--- Start SOURCE EXCERPT ---

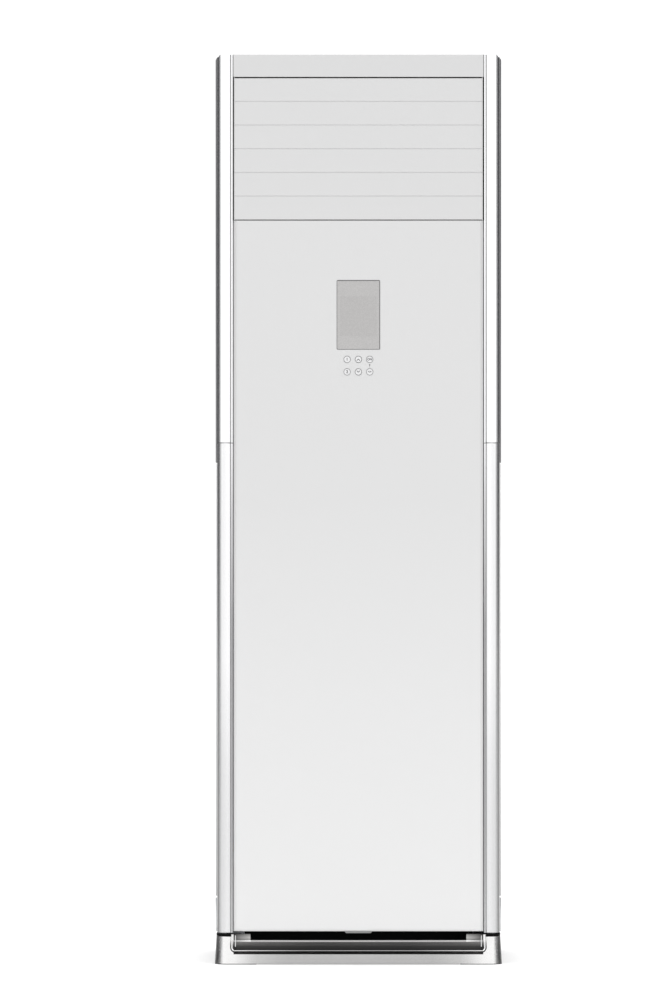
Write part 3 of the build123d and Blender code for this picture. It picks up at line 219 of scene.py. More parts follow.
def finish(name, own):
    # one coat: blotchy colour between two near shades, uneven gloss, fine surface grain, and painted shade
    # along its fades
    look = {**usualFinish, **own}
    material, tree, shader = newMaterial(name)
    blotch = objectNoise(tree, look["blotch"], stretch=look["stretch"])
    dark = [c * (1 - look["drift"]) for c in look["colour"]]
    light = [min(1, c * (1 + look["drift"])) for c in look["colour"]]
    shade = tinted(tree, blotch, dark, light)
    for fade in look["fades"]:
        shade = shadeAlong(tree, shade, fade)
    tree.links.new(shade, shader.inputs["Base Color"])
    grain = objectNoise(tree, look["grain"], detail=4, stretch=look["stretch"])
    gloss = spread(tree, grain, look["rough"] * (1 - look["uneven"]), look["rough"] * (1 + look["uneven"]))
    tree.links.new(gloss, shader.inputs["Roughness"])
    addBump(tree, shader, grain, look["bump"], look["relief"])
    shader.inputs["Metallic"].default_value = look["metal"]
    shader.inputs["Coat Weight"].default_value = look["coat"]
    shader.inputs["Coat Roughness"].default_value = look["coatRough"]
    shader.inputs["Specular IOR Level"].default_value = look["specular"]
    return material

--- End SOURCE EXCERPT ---

SHORT EXERCISE ::
Recopy all the lines exactly as they appear.

SOLUTION FOR THIS EXERCISE ::
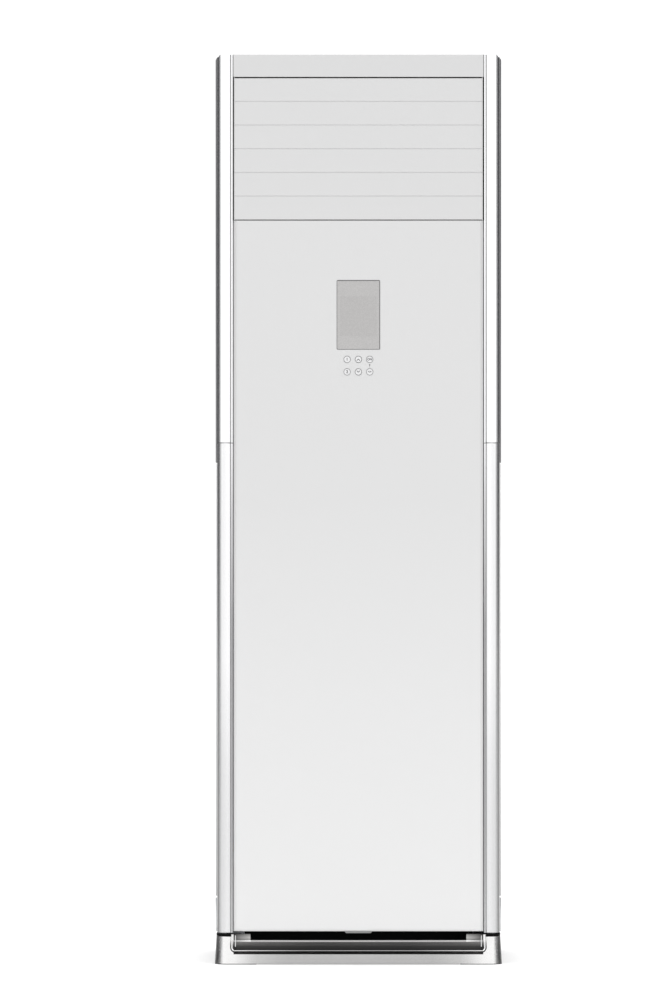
Write part 3 of the build123d and Blender code for this picture. It picks up at line 219 of scene.py. More parts follow.
def finish(name, own):
    # one coat: blotchy colour between two near shades, uneven gloss, fine surface grain, and painted shade
    # along its fades
    look = {**usualFinish, **own}
    material, tree, shader = newMaterial(name)
    blotch = objectNoise(tree, look["blotch"], stretch=look["stretch"])
    dark = [c * (1 - look["drift"]) for c in look["colour"]]
    light = [min(1, c * (1 + look["drift"])) for c in look["colour"]]
    shade = tinted(tree, blotch, dark, light)
    for fade in look["fades"]:
        shade = shadeAlong(tree, shade, fade)
    tree.links.new(shade, shader.inputs["Base Color"])
    grain = objectNoise(tree, look["grain"], detail=4, stretch=look["stretch"])
    gloss = spread(tree, grain, look["rough"] * (1 - look["uneven"]), look["rough"] * (1 + look["uneven"]))
    tree.links.new(gloss, shader.inputs["Roughness"])
    addBump(tree, shader, grain, look["bump"], look["relief"])
    shader.inputs["Metallic"].default_value = look["metal"]
    shader.inputs["Coat Weight"].default_value = look["coat"]
    shader.inputs["Coat Roughness"].default_value = look["coatRough"]
    shader.inputs["Specular IOR Level"].default_value = look["specular"]
    return material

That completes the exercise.